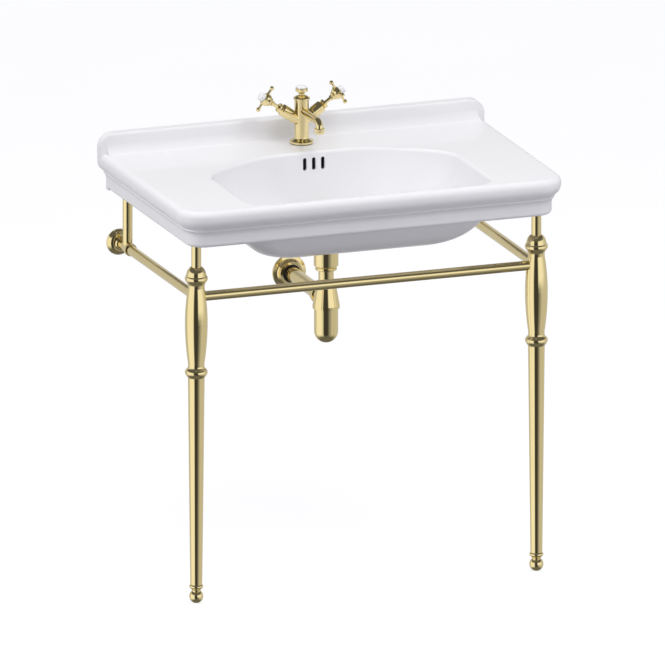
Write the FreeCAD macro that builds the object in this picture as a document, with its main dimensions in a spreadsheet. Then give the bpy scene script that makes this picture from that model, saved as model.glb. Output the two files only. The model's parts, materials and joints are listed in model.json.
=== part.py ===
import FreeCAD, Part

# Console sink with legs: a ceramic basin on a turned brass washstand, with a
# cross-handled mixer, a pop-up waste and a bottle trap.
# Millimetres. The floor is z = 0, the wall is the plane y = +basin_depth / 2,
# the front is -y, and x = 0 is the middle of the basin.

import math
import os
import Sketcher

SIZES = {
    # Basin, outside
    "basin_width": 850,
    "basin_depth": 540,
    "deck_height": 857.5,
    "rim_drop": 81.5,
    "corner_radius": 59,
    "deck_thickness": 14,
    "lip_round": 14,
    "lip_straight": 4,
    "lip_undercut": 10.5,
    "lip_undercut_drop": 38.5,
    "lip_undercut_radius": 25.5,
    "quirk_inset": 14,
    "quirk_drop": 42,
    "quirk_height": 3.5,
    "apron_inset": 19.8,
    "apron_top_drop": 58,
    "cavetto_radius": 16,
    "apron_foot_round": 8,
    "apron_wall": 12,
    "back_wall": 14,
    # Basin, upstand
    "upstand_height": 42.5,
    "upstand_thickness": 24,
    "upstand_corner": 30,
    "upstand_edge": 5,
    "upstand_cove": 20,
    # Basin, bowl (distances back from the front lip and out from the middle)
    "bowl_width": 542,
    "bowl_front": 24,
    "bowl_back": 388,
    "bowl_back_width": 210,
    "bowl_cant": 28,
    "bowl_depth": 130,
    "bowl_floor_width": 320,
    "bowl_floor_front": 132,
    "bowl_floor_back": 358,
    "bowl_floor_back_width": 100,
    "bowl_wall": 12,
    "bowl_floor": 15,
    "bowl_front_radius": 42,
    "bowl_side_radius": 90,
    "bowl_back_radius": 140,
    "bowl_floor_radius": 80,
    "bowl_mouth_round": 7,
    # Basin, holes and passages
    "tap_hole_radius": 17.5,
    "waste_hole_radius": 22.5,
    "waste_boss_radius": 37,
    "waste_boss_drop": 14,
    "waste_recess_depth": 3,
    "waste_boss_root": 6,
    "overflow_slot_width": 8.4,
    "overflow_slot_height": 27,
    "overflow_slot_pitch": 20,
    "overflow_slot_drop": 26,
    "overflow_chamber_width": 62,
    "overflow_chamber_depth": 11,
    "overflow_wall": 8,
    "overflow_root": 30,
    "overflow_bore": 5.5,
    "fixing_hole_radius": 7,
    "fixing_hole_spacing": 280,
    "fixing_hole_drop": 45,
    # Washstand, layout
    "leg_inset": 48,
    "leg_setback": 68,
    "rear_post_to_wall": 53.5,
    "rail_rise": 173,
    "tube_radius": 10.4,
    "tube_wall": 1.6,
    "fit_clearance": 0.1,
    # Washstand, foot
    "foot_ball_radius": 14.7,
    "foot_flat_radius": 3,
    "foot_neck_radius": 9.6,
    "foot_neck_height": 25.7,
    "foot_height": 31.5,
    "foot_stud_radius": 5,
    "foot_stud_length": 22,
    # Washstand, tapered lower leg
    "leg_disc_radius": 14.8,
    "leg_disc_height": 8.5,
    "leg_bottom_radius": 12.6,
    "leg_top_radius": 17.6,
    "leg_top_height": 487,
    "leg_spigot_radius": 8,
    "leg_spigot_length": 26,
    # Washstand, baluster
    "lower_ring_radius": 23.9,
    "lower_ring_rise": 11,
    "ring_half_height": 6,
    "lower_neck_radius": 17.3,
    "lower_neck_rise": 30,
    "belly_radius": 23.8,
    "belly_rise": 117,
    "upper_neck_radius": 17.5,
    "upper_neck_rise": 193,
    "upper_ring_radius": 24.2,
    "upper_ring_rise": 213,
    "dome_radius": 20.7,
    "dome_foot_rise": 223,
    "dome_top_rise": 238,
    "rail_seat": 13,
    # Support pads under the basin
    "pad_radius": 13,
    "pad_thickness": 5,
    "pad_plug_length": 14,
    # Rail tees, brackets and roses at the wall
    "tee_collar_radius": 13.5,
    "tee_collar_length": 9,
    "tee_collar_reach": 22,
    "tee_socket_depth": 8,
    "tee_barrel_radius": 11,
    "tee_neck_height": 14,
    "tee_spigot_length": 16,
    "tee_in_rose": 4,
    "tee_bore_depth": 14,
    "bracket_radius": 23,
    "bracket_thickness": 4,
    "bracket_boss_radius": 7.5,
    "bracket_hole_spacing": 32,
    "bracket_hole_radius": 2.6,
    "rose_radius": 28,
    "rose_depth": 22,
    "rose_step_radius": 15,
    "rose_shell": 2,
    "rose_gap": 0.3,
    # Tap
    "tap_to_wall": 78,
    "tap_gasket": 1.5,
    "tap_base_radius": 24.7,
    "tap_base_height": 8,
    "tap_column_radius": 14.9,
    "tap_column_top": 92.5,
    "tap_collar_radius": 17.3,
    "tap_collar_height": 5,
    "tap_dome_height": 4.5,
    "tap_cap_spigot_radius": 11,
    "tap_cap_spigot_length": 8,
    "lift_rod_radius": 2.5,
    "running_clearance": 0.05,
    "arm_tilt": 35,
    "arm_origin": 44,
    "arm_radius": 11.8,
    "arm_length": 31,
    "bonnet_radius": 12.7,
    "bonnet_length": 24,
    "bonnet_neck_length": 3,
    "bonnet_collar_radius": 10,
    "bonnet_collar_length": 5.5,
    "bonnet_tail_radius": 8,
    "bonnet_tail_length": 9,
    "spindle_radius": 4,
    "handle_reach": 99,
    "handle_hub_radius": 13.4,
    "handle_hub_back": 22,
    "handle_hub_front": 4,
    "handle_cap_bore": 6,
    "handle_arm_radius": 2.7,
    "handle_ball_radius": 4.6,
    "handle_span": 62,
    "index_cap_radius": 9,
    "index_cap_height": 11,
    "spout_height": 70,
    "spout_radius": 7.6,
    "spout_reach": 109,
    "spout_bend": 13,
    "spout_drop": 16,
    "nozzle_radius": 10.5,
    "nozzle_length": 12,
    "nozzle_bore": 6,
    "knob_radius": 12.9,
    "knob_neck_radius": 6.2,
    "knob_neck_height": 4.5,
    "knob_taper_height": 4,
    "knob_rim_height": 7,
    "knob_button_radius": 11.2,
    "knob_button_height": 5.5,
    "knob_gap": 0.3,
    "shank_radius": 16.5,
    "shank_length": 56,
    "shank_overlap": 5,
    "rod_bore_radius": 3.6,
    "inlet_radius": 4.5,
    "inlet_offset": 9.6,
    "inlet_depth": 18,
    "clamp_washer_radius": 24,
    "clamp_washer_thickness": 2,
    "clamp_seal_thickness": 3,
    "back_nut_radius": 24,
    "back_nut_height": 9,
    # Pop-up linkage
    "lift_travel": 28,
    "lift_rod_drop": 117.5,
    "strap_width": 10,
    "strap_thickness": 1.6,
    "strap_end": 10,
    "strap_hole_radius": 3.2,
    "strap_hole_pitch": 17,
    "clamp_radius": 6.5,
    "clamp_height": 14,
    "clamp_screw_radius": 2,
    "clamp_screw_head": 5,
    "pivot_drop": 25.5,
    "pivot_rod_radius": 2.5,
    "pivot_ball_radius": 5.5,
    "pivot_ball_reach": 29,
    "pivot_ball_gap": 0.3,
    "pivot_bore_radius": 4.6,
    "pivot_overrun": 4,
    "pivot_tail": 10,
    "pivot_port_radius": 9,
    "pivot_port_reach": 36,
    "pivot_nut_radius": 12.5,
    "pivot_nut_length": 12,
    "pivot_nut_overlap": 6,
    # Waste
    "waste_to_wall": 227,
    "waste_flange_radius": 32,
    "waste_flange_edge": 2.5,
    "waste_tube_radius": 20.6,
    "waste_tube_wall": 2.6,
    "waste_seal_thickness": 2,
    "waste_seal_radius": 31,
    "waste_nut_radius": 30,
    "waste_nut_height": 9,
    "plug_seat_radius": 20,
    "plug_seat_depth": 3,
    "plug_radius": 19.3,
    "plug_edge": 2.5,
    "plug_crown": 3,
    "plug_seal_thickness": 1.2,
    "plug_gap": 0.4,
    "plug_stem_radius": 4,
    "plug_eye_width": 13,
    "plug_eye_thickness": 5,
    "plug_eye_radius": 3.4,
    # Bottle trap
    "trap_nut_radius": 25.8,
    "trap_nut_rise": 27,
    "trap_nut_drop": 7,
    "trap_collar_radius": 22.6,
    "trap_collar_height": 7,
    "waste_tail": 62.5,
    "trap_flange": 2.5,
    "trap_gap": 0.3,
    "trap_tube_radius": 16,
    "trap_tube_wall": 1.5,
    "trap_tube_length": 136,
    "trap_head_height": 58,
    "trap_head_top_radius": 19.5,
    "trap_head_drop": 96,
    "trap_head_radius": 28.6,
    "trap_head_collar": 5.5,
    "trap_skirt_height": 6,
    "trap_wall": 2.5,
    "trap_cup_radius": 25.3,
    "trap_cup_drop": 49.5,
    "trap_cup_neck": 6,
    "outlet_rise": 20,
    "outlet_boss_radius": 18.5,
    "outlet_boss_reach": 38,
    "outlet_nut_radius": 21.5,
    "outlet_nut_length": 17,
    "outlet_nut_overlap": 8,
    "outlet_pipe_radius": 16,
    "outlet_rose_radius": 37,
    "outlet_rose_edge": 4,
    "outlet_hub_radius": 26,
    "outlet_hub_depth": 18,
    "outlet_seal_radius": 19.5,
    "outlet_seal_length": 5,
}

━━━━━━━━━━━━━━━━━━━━

- [What you should do] Return exactly the opening lines of the listing above, ending with the line that has "import Sketcher".

- [Solution for this task]
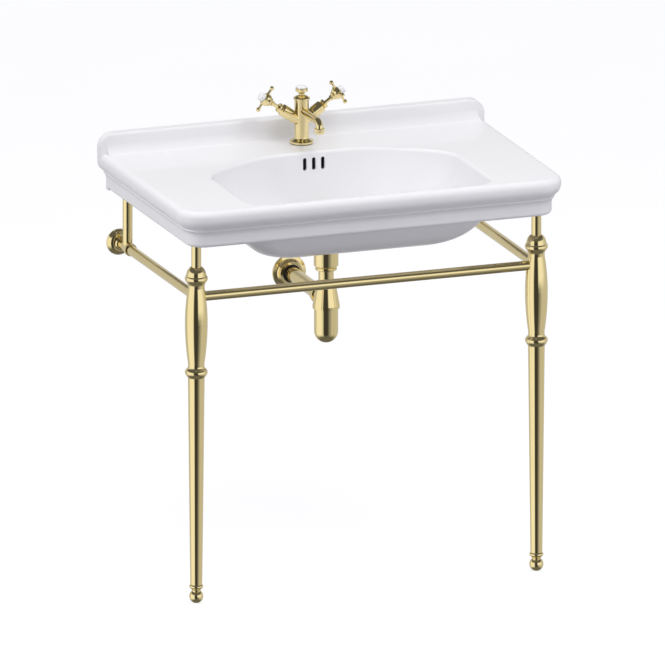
Write the FreeCAD macro that builds the object in this picture as a document, with its main dimensions in a spreadsheet. Then give the bpy scene script that makes this picture from that model, saved as model.glb. Output the two files only. The model's parts, materials and joints are listed in model.json.
=== part.py ===
import FreeCAD, Part

# Console sink with legs: a ceramic basin on a turned brass washstand, with a
# cross-handled mixer, a pop-up waste and a bottle trap.
# Millimetres. The floor is z = 0, the wall is the plane y = +basin_depth / 2,
# the front is -y, and x = 0 is the middle of the basin.

import math
import os
import Sketcher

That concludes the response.